When to Use a Dictionary

When you need a logical association between a key:value pair.
When you need fast lookup for your data, based on a custom key.
When your data is being constantly modified. Remember, dictionaries are mutable.

Conclusion

General Python Data Structure Usage

Use lists if you have a collection of data that does not need random access. For random access, you need to have knowledge of the element's numeric index. Try to choose lists when you need a simple, iterable collection that is modified frequently. Lists are very useful in comprehension expressions for constructing sets or dictionaries.
Use a set if you need unicity for the elements and you don't need a nested dictionary or list.
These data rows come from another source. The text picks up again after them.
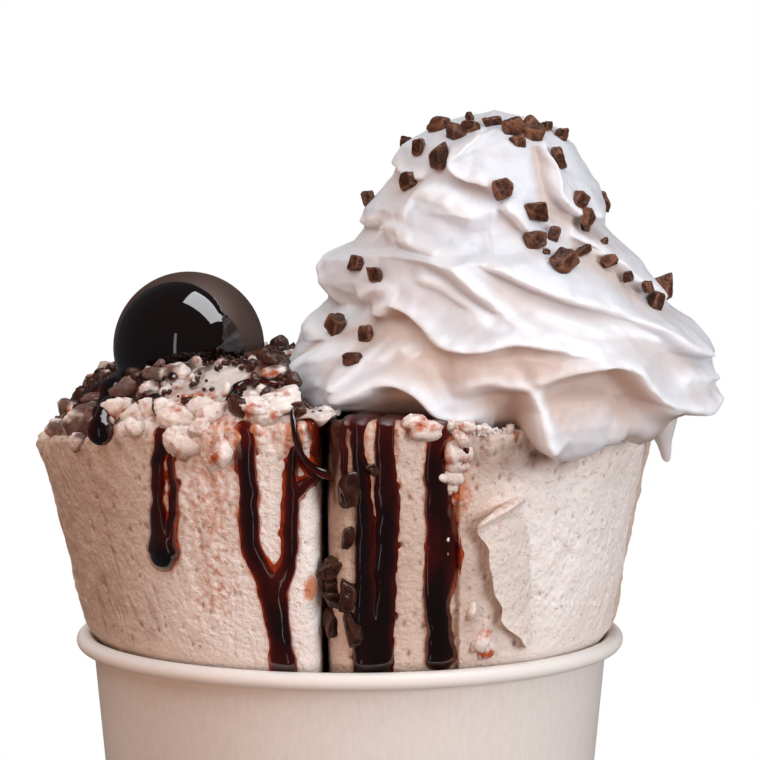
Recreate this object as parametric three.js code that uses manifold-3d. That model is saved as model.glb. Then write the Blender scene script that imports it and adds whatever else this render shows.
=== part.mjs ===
// Rolled ice cream in a paper cup: three upright rolls, a crumble heap with a chocolate ball on the
// left one and a whipped-cream swirl on the right one. Millimetres, +Z up. The cup's axis is the
// working origin; heights called "above the rim" count from the top of the cup.
import * as THREE from "three";
import { mergeVertices } from "three/addons/utils/BufferGeometryUtils.js";
import Module from "manifold-3d";

// The shortest edge that a joined solid keeps
const shortestEdge = 0.02;

// Cup
const cupHeight = 76;
const rimDiameter = 98;
const rimTube = 1.5;
const cupWall = 0.8;
const baseRadius = 39.1;
const wallTaper = Math.tan(THREE.MathUtils.degToRad(5.35));
const baseRecess = 5;
const cupTurns = 40;

// Rolls
const gap = 0.3;
const hub = [-4, 4];
const rollTop = 43;
const rollTopPeak = -2;
const rollSag = 0.0025;
const rollTurns = 36;
const flareStart = 1.3;
const flareLean = 0.2185;
const flareUneven = 0.0255;
const spiralTurns = 3.6;
const spiralDepth = 1.3;
const rolls = {
  left: { centre: [-27.1, -9.9], seams: [-90, 152], corner: 14, end: 120, layer: 2.0 },
  right: { centre: [19.1, -9.9], seams: [-90, 28], corner: 12, end: -91, layer: 1.3 },
  back: { centre: [-4, 29], seams: [28, 152], corner: 10, end: 60, layer: 2.0 },
};

// Toppings on the left roll
const ballRadius = 13.3;
const ballCentre = [-28.3, -8, 51.2];
const heapSection = { centre: [-26, -8], seams: [-90, 152], corner: 12, reach: 3 };
const heapRise = 8.2;
const heapRiseUneven = 0.6;
const heapShoulder = 15;
const nuggetCount = 44;
const nuggetSink = 0.5;

// The heap sinks under the cream's left lobe: from and to along X and towards the front, and the share
const heapDip = { right: [-15, -5], front: [10, 24], share: 0.9 };

// Whipped cream, heights above the rim and reaches along X from the cup's axis
const creamTop = 93;
const creamBack = -15;
const creamBase = 38;
const creamTurns = 56;
const creamReaches = [
  [34, -2, 57], [38, -3.6, 59.8], [42, -6, 61.4], [45.5, -8.3, 63.4], [49.5, -9.8, 62.4],
  [52.5, -9.8, 62], [57.5, -5.8, 58.6], [60.5, -3.6, 54.8], [64.5, -4.4, 52.4], [68.5, -3.4, 49.8],
  [70, 0.4, 48], [73, 2.4, 44.8], [76.4, 2.4, 44.9], [80, 5.8, 43.6], [84, 8.4, 41], [87, 9.2, 39.4],
  [90, 14, 36.6], [92, 19.6, 30.4], [creamTop, 25.2, 25.6],
];

// A bulge of the cream towards the seam of the front rolls: degrees, half width, share of the radius
const creamBulge = { degrees: -46, width: 26, share: 0.1, below: 60 };

// The cream's lower edge: degrees round from the front, height above the rim
const creamHem = [
  [-180, 45], [-140, 46], [-100, 47], [-70, 46.5], [-58, 43.4], [-48, 43.2], [-37, 43.8], [-27, 44],
  [-19, 41], [-7, 40.8], [2, 40.3], [7, 38.5], [12, 36.2], [20, 37.2], [27, 38.8], [38, 39.4],
  [46, 37], [54, 36], [62, 37], [72, 40], [90, 43.5], [115, 44.5], [145, 44], [180, 45],
];

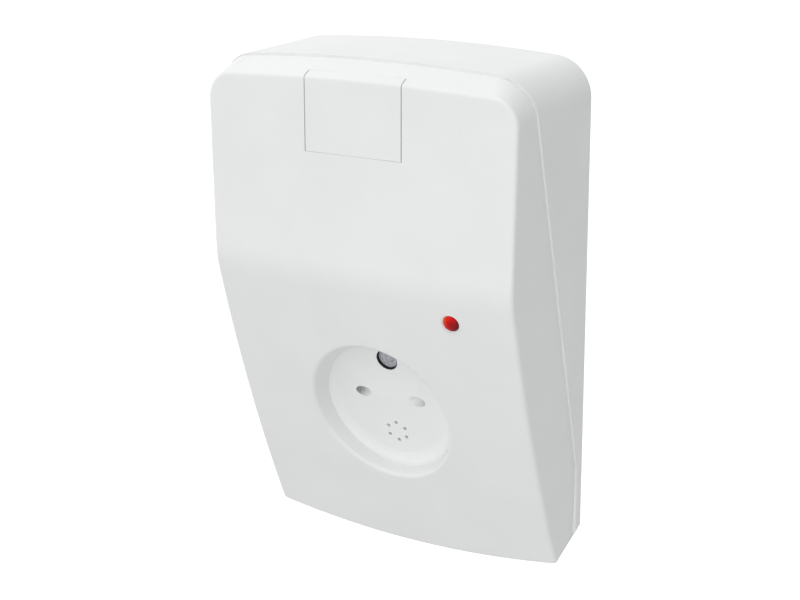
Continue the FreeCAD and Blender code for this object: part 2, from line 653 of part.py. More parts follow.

Also remember that a set cannot hold any unhashable data types.
Use tuples when your data cannot change. Many times, a tuple is used in combination with a dictionary, for example, a tuple might represent a key, because it's immutable.
Use frozensets if you need both unique data and immutability.

Other Tips

Every data structure has a multitude of built in methods and capabilities. If you go through them carefully you'll learn how the data is meant to be used. For example, if you call dir and pass in a set object, you will see that it holds a lot of methods that can perform mathematical operations.
Most of the time, your data needs to adapt to the operations that you want to perform. So if you know your object will be hashed, create an immutable structure.
Most data structures have multiple ways of constructing or accessing its data. If you are concerned about the performance of your application always read the documentation or read the source code of the construct implementation to find out more about its performance. For example, creating a dictionary by using dict offers less performance than using the curly braces ({}) syntax.
While debugging, many developers find it useful to learn how to identify and connect the error that they are receiving to a specific data structure. For example, you'll find that lists throw IndexError and ValueError and dictionaries throw KeyError. This technique should help you with detecting which of your data structures is causing the error.